Before the whole adultery fiasco, the narrator tells us, Roger Chillingworth was a pretty nice guy.
And all he wanted was to find out the truth.
But the quest to find it has warped him. He's desperate. He trusts no one, but he can't recognize his enemies, either.
One day, Dimmesdale asks Chillingworth where he found a certain herb. Oh, on a grave, of course: "They grew out of [the dead person's] heart, and typify, it may be, some hideous secret that was buried with him, and which he had done better to confess during his lifetime" (10.8).
Maybe, Dimmesdale suggests, the man wanted to confess but could not. He says that the idea that the weeds sprang from a secret is unbiblical—definitely just Chillingworth's invention. Nobody will fear telling their secrets when they're dying, because in heaven, at judgment's gate, they will face the solution to the problem of sin.
Okay, says Chillingworth, so why don't people solve the problem on earth by confessing?
Most people do, answers Dimmesdale, and they feel a lot better afterward.
While he speaks, he grabs his chest as though he feels a sudden pain.
Dimmesdale suggests that some men, however, keep their sins secret because if they confess, they will never again be able to do good for God.
Chillingworth is just claiming that these men are fooling themselves, when Pearl laughs.
Hm, wonder what Dimmesdale's secret is?
The men look out the window and see Hester and her child passing by.
Pearl is fixing burrs along the lines of the scarlet A. She doesn't pick them out, even though that's got to hurt.
Chillingworth looks down at the cute little kid playing with her mom and declares that she's evil. Obvs.
The child looks up and throws a burr at Dimmesdale, who shrinks from being hit by it.
Hester looks up, and the four individuals look at each other. That's when Pearl yells, "Come away, mother! Come away, or yonder old Black Man will catch you! He has got hold of the minister already. Come away, mother, or he will catch you! But he cannot catch little Pearl!" (10.22).
After that… chilling little exchange, the men keep talking.
Does Dimmesdale think Hester is relieved from her burden of sin by the scarlet A?
Has Dimmesdale held anything back from Chillingworth?
He hasn't. And he's had just about enough of these questions, saying that Chillingworth doesn't deal in "medicine for the soul" (10.34).

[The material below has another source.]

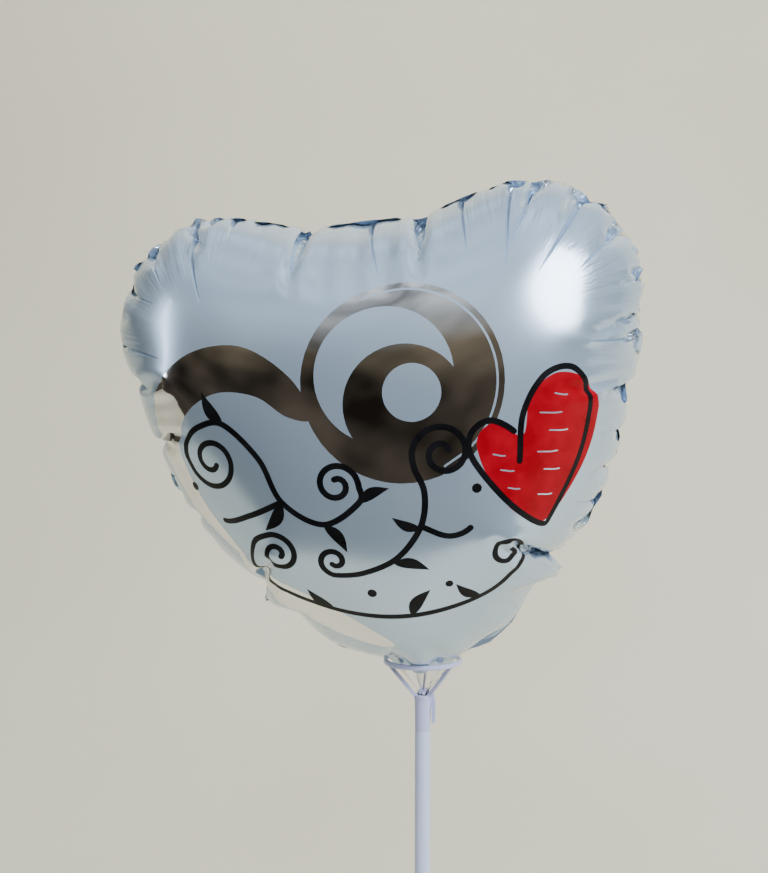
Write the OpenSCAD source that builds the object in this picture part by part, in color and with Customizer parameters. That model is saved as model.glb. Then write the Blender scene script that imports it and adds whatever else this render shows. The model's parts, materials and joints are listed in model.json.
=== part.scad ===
// Heart-shaped foil balloon on a hollow plastic stick, held by a ribbed plastic cup.
// The frame: origin at the centre of the stick's cut lower end, +Z up the stick, and the
// balloon's printed face looks along -Y. The balloon leans to -X on its flexible neck.

/* [Stick] */
// Outer diameter of the stick
stick_d = 6; // [6:0.1:6.4]
// Wall of the hollow stick
stick_wall = 0.8; // [0.7:0.1:0.9]
// Length of the stick
stick_len = 300; // [200:10:400]

/* [Cup] */
// Outer diameter of the cup's rim ring
ring_d = 30; // [29:0.5:32]
// Height of the rim ring
ring_h = 1.9; // [1.5:0.1:2.2]
// Radial thickness of the rim ring
ring_t = 1.4; // [1.2:0.1:1.5]
// Height of the open cone between the collar and the middle of the ring
cone_h = 13.2; // [12.5:0.1:14]
// Number of ribs between the ring and the collar
rib_count = 3; // [3:1:4]
// Width of a rib
rib_w = 1.2; // [1:0.1:1.4]
// Depth of a rib, square to its length
rib_depth = 1.4; // [1.2:0.1:1.5]
// Outer diameter of the collar where it meets the stick
collar_d = 5.9; // [5.6:0.1:5.9]
// Outer diameter of the collar's top, wider by its draft
collar_top_d = 6.4; // [6.2:0.1:6.6]
// Length of the collar
collar_len = 14.2; // [13:0.1:16]
// Length of the spigot that plugs into the stick
spigot_len = 12; // [8:1:20]
// Radial clearance of the spigot in the stick
spigot_gap = 0.05; // [0.02:0.01:0.09]
// Length of the clip that hangs beside the collar
clip_len = 10.8; // [9:0.1:12]

/* [Balloon] */
// Inflated width over the seams, without the flange
balloon_w = 197; // [190:1:200]
// Height of the lobes above the middle of the ring
balloon_h = 172; // [168:1:176]
// Thickness of the inflated balloon, front to back
balloon_t = 106; // [98:1:110]
// Distance of a lobe's top from the middle
lobe_x = 57; // [54:1:60]
// Depth of the notch below the lobes
notch_depth = 14; // [10:1:18]
// Heading where the lobe's arc meets the side's arc, clockwise from level
side_heading = 92; // [90:1:95]
// Width of the flat sealed flange outside the seam
seam_w = 4; // [3:0.5:4]
// Thickness that stands for the foil
foil_t = 0.15; // [0.1:0.05:0.3]
// Lean of the balloon to -X at rest
lean = 7.25; // [0:0.25:10]

/* [Tail and valve] */
// Length of the tail below the middle of the ring
tail_len = 25; // [22:0.5:26]
// Width of the valve films inside the balloon
film_w = 16; // [14:1:17]
// Height of the valve films above the middle of the ring
film_h = 50; // [40:1:60]
// Thickness that stands for one valve film
film_t = 0.25; // [0.2:0.05:0.3]

/* [Hidden] */
$fn = 64;

stick_r = stick_d / 2;
bore_r = stick_r - stick_wall;
spigot_r = bore_r - spigot_gap;
spigot_wall = 0.7;
spigot_hole_r = spigot_r - spigot_wall;
ring_r = ring_d / 2;
collar_top = stick_len + collar_len;
ring_z = collar_top + cone_h;
collar_r = collar_d / 2;
collar_top_r = collar_top_d / 2;
bead_r = collar_top_r + 0.3;
bead_h = 1.2;
cup_floor = 1.5;
rim_chamfer = 0.4;
clip_w = 2.2;
// Solids of the cup that join run this far into each other
lap = 0.4;

// The neck flexes inside a ball about the middle of the ring: the tail stays inside its
// radius and the panels stay outside it, so the two never meet as the balloon leans.
ball_r = 17;
ball_gap = 0.3;
neck_u = 3.7;
neck_in_r = sqrt(pow(ball_r + ball_gap, 2) - neck_u * neck_u) + 0.05;
neck_r = neck_in_r + foil_t;
neck_lip = 0.3;

// Outside of the gathered neck and tail, as [radius, height above the middle of the ring]
tail_wall = 0.4;
tail_profile = [[16.6, 3.3], [13.2, 1.5], [12.2, 0], [11, -1.6], [2, -11.5], [1.9, -tail_len]];

// Outline of the clip, as [distance from the axis, height below the collar's top]
clip_profile = [[2.6, 0], [4.4, 0], [5, -3], [4.8, -clip_len], [3.7, -clip_len], [3.6, -5.2], [2.6, -4.9]];

// Right half of a valve film, as [half width, height above the middle of the ring]
film_profile = [[1.3, -tail_len + 1], [1.4, -11], [film_w / 2, -3.2], [film_w / 2, film_h]];
film_gap = 0.1;

// Heart outline: a shallow shoulder arc from the notch, a lobe arc, then a side arc
shoulder_turn = 2 * atan(notch_depth / lobe_x);
shoulder_r = lobe_x / sin(shoulder_turn);
lobe_r = balloon_w / 2 - lobe_x;
lobe_end = [lobe_x + lobe_r * sin(side_heading), balloon_h - lobe_r * (1 - cos(side_heading))];
side_run = lobe_end - [neck_r, neck_u];
side_turn = 2 * (180 - atan(side_run[1] / side_run[0]) - side_heading);
side_r = norm(side_run) / (2 * sin(side_turn / 2));

// Counts of steps along each stretch of the panel's edge, and from its middle to its edge
shoulder_steps = 6;
lobe_steps = 10;
side_steps = 12;
neck_steps = 12;
dome_steps = 11;

// Dome profile of a panel: full and flat in the middle, square to the seam at the edge
dome_mid = 97;
dome_a = 2.3;
dome_b = 0.6;
neck_power = 8;

// A point on an arc that starts at p with heading h, after turning clockwise by t, with
// the heading there. Headings run clockwise from +X.
function arc_point(p, h, r, t) = [
  p[0] + r * (sin(h + t) - sin(h)),
  p[1] + r * (cos(h + t) - cos(h)),
  h + t
];

// Right half of the seam, from the notch to the neck
function right_seam() = concat(
  [for (i = [1 : shoulder_steps])
    arc_point([0, balloon_h - notch_depth], -shoulder_turn, shoulder_r, shoulder_turn * i / shoulder_steps)],
  [for (i = [1 : lobe_steps])
    arc_point([lobe_x, balloon_h], 0, lobe_r, side_heading * i / lobe_steps)],
  [for (i = [1 : side_steps])
    arc_point(lobe_end, side_heading, side_r, side_turn * i / side_steps)]
);

// One entry of the panel's edge: the seam point, the same point on the foil's inside, and
// the outer edge of the flange. Every place is [x, depth from the seam plane, height].
function seam_entry(p, side) =
  let (n = [sin(p[2]), cos(p[2])])
  [
    [side * p[0], foil_t / 2, p[1]],
    [side * (p[0] - n[0] * foil_t), 0, p[1] - n[1] * foil_t],
    [side * (p[0] + n[0] * seam_w), foil_t / 2, p[1] + n[1] * seam_w],
    [side * (p[0] + n[0] * seam_w), 0, p[1] + n[1] * seam_w]
  ];

function notch_entry() =
  let (u = balloon_h - notch_depth)
  [
    [0, foil_t / 2, u],
    [0, 0, u - foil_t],
    [0, foil_t / 2, u + seam_w],
    [0, 0, u + seam_w]
  ];

function neck_entry(a) = [
  [neck_r * cos(a), neck_r * sin(a), neck_u],
  [neck_in_r * cos(a), neck_in_r * sin(a), neck_u],
  [neck_r * cos(a), neck_r * sin(a), neck_u - neck_lip],
  [(neck_in_r + 0.1) * cos(a), (neck_in_r + 0.1) * sin(a), neck_u - neck_lip]
];

// The whole edge, clockwise from the notch as the front is seen
function panel_edge() =
  let (r = right_seam(), n = len(r))
  concat(
    [notch_entry()],
    [for (p = r) seam_entry(p, 1)],
    [for (i = [1 : neck_steps - 1]) neck_entry(180 * i / neck_steps)],
    [for (i = [n - 1 : -1 : 0]) seam_entry(r[i], -1)]
  );

// A place on the dome: k runs from 0 in the middle to 1 at the edge place e
function dome_point(e, k, t) = [
  e[0] * k,
  t * pow(1 - pow(k, dome_a), dome_b) + e[1] * pow(k, neck_power),
  dome_mid + (e[2] - dome_mid) * k
];

// Steps get finer towards the edge, where the dome is steep
function dome_step(j) = 1 - pow(1 - j / dome_steps, 1.7);

// One ply of foil: outside face, flange and inside face as rings of points, front ply at -Y
module foil_panel() {
  edge = panel_edge();
  n = len(edge);
  outside = [for (j = [1 : dome_steps])
    [for (e = edge) dome_point(e[0], dome_step(j), balloon_t / 2)]];
  inside = [for (j = [dome_steps : -1 : 1])
    [for (e = edge) dome_point(e[1], dome_step(j), balloon_t / 2 - foil_t)]];
  rings = concat(outside, [[for (e = edge) e[2]], [for (e = edge) e[3]]], inside);
  m = len(rings);
  ends = [[0, balloon_t / 2, dome_mid], [0, balloon_t / 2 - foil_t, dome_mid]];
  points = concat(
    [for (ring = rings) for (p = ring) [p[0], -p[1], p[2]]],
    [for (p = ends) [p[0], -p[1], p[2]]]
  );
  faces = concat(
    [for (i = [0 : n - 1]) [m * n, i, (i + 1) % n]],
    [for (j = [0 : m - 2]) for (i = [0 : n - 1])
      [j * n + i, (j + 1) * n + i, (j + 1) * n + (i + 1) % n]],
    [for (j = [0 : m - 2]) for (i = [0 : n - 1])
      [j * n + i, (j + 1) * n + (i + 1) % n, j * n + (i + 1) % n]],
    [for (i = [0 : n - 1]) [m * n + 1, (m - 1) * n + (i + 1) % n, (m - 1) * n + i]]
  );
  polyhedron(points, [for (f = faces) [f[0], f[2], f[1]]]);
}

module leaned() {
  translate([0, 0, ring_z]) rotate([0, -lean, 0]) children();
}

// Half of the gathered neck and tail: a funnel through the ring, then a thin tail
module half_tail() {
  last = len(tail_profile) - 1;
  inner = [for (i = [last : -1 : 0]) tail_profile[i] - [tail_wall, 0]];
  translate([0, 0, ring_z]) rotate_extrude(angle = 180) polygon(concat(tail_profile, inner));
}

// One film of the self-sealing valve, narrow in the tail and wide inside the balloon
module valve_film() {
  last = len(film_profile) - 1;
  left = [for (i = [last : -1 : 0]) [-film_profile[i][0], film_profile[i][1]]];
  translate([0, -film_gap, ring_z]) rotate([90, 0, 0]) linear_extrude(film_t)
    polygon(concat(film_profile, left));
}

module stick() {
  color("white") difference() {
    cylinder(h = stick_len, r = stick_r);
    translate([0, 0, -1]) cylinder(h = stick_len + 2, r = bore_r);
  }
}

module rim_ring() {
  r = ring_r;
  s = ring_r - ring_t;
  h = ring_h / 2;
  c = rim_chamfer;
  section = [
    [s, c - h], [s + c, -h], [r - c, -h], [r, c - h],
    [r, h - c], [r - c, h], [s + c, h], [s, h - c]
  ];
  translate([0, 0, ring_z]) rotate_extrude() polygon(section);
}

module rib() {
  top = [ring_r - ring_t / 2, lap / 2];
  foot = [collar_r, -cone_h - lap];
  along = (foot - top) / norm(foot - top);
  side = [-along[1], along[0]] * rib_depth / 2;
  translate([0, 0, ring_z]) rotate([90, 0, 0]) linear_extrude(rib_w, center = true)
    polygon([top + side, top - side, foot - side, foot + side]);
}

module clip() {
  translate([0, 0, collar_top]) rotate([90, 0, 0]) linear_extrude(clip_w, center = true)
    polygon(clip_profile);
}

module cup() {
  color("lavender") {
    rim_ring();
    difference() {
      union() {
        for (i = [0 : rib_count - 1]) rotate([0, 0, 90 + 360 * i / rib_count]) rib();
        translate([0, 0, stick_len]) cylinder(h = collar_len, r1 = collar_r, r2 = collar_top_r);
        translate([0, 0, collar_top - bead_h]) cylinder(h = bead_h, r = bead_r);
        translate([0, 0, stick_len - spigot_len]) cylinder(h = spigot_len + 1, r = spigot_r);
        clip();
      }
      translate([0, 0, stick_len + cup_floor]) cylinder(h = collar_len + 2, r = bore_r);
      translate([0, 0, stick_len - spigot_len - 1]) cylinder(h = spigot_len + 3, r = spigot_hole_r);
    }
  }
}

module front_panel() {
  color("lightsteelblue") leaned() foil_panel();
}

module back_panel() {
  color("silver") leaned() rotate([0, 0, 180]) foil_panel();
}

module front_tail() {
  color("silver") rotate([0, 0, 180]) half_tail();
}

module back_tail() {
  color("silver") half_tail();
}

module valve_front_film() {
  color("whitesmoke") valve_film();
}

module valve_back_film() {
  color("whitesmoke") rotate([0, 0, 180]) valve_film();
}

stick();
cup();
front_panel();
back_panel();
front_tail();
back_tail();
valve_front_film();
valve_back_film();
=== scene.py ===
"""Heart-shaped foil balloon on a stick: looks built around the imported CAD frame.

The foil is two flat plies welded along one heart-shaped seam. A pressure cloth simulation inflates
them from their flat pattern, and the printed face is a finer mesh laid over the simulated surface,
split along the edges of the print. Pattern sizes are in millimetres, Blender objects in metres.
"""

import json
import math

import bpy
import numpy as np
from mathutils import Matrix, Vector, geometry
from mathutils.bvhtree import BVHTree
from mathutils.kdtree import KDTree


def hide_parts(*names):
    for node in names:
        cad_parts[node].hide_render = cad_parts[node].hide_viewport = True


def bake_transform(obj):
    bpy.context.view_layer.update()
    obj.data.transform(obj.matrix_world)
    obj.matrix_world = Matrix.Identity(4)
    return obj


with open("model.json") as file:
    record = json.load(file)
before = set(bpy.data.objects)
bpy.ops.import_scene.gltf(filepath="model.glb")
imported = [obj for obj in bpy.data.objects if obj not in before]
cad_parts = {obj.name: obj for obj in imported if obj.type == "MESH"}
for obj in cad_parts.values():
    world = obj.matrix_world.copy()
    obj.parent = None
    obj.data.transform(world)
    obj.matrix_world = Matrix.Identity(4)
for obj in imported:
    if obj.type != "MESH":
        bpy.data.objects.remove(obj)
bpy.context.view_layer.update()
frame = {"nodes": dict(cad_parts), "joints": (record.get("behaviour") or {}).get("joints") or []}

MM = 0.001

# ---------------------------------------------------------------- sizes
SEAM_W = 238.0          # flat width over the seam
SHOULDER_R = 2000.0     # nearly straight top between the lobes
SHOULDER_STEPS = 12
LOBE_X = 52.0           # a lobe's top, from the middle
LOBE_TURN = 92.0        # turn of the lobe's arc, degrees
LOBE_STEPS = 40
SIDE_END = 157.0        # heading of the seam where it meets the neck, clockwise from level
SIDE_STEPS = 40
NECK_HALF = 11.0        # half width of the flat neck
FLANGE = 4.0            # flat welded rim outside the seam
FLANGE_ROWS = 3         # rows of faces across it
RING_HALF = 48.0        # half width of the pattern where it passes the cup's ring
LEAN = math.radians(7.25)   # of the balloon at rest, as in the CAD
PLY_GAP = 0.06          # half the gap that keeps the two plies' flanges apart
RING_IN, RING_OUT = 12.6, 16.0  # radii between which the foil rests on the cup's ring
RING_TOP = 1.5          # least height of the foil there, over the middle of the ring
RING_NUDGE = 4.0        # outside the ring, foil this far below that height is lifted by a mm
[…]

But a sickness has indeed taken over Dimmesdale's spirit and manifests itself physically. If Dimmesdale doesn't reveal the source of evil that disturbs him, how can he expect Chillingworth to heal him?
No way: Dimmesdale isn't going to reveal his spiritual wounds to an "earthly physician," but only to a "Physician of the soul," i.e., Christ.
Hmm. Chillingworth reflects silently that the minister is so passionate, it's easy to see how he might have done a "wild thing" due to the "hot passion of his heart" (10.38).
After this little fight, the two men make up. And not too long afterwards, Dimmesdale falls asleep while reading a book.
Chillingworth enters the room and opens the minister's shirt to look at his chest.
Ah-ha! There, he sees everything he needs to know.
And, the narrator says, if anybody wants to see what Satan looks like in his moment of joy, he would need look no further than Chillingworth's dance as he leaves the room.